Leading organisations have, for a few years now, have employed AI to accelerate the environmental scanning process that underpins strategic foresight. As a very public example, the World Economic Forum's strategic intelligence platform connects thought leaders across industry and government together with entrepreneurs in service of addressing today's complex, systemic challenges. It is a powerful tool to visualise the complex interconections between technological advances and societal trends across systems.
Machine learning's capability for pattern recognition across the vast number of data points being generated daily across the globe, whether from new entries into patent databases, new scientific research publications, new applications of technologies, is enabling the accelerated identification of weak signals of change at the strategic periphery.
So, what foresight tasks that humans do today might AI do in the near future?
Without question, AI's superiority at scanning and analysing huge amounts of data to detect the weak signals ahead of big shifts, will reduce the human hours currently invested in desktop research and subsequent analysis.
It is likely that the rapidly developing capabilities of generative AI will increasingly help us to imagine future scenarios, accelerating and enhancing our creativity in scenario planning. Generative AI can rapidly create text, images and even video from simple text prompts, which provides inspiration for further iteration and the creation of futures narratives and visualisations. Perhaps it may even be able to identify the tipping points that will lead to any one scenario to eventuating over another.
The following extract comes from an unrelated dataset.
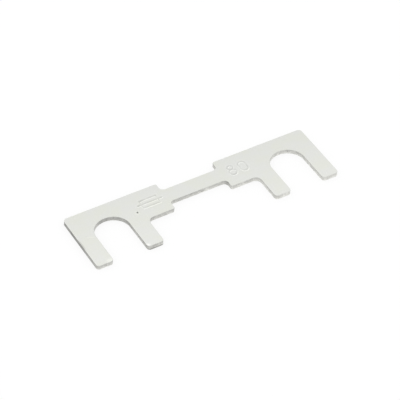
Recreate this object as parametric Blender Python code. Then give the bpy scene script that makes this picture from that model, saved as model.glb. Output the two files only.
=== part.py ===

In the near future, humans will still retain their superiority for sensemaking, generating insight and critical thinking around the priorities. But with ever expanding neural networks, AI will surely advance over the longer term in its ability to curate the trends, connect the dots, and perhaps uncover new innovation opportunity spaces, and to accelerate assessment and human decision making.
In an ever more complex operating environment, access to these capabilities will be a key source of advantage.
What are some of the challenges?
Possibly the most pressing challenge for many organisations will be access to data, first of all proprietary data, and then to third party data, which is an essential precursor to applying AI to ‘connect the dots’ within.
Data security is a key concern, whilst storage and processing are currently extraordinarily energy intensive.
Others include our ability to remove bias from models that are trained on human activity that has inherent bias, and figuring out how exactly we humans will interface and collaborate with AI to amplify our human creativity and problem-solving ability.
Transparency in the algorithmic models and underlying data will be essential for senior leaders and Board to have confidence in the thoughtful implementation of AI derived recommendations.
What capabilities will organisations need to develop?
AI and data literacy will be vitally important to develop throughout the workforce. Much as every business has become a digital business over the last two decades, AI will become is a critical competency to develop during the next decade.
Not every organisation will need to develop the capability to build its own models, but organisations must develop a baseline understanding of AI and how it can be applied to generate business outcomes. Those that don’t have the capability to apply AI techniques will start to see their competitive edge eroded by those that do.
The past three years have heightened the need to develop resilience and agility with organisations. Organisations must plan not towards a singular future extrapolated from the present, but for a variety of scenarios that may.
This requires developing capability in strategic foresight, and tightly integrating this into organisational systems. AI’s potential to accelerate environmental scanning and robust scenario development by a significant factor and at scale will be transformational.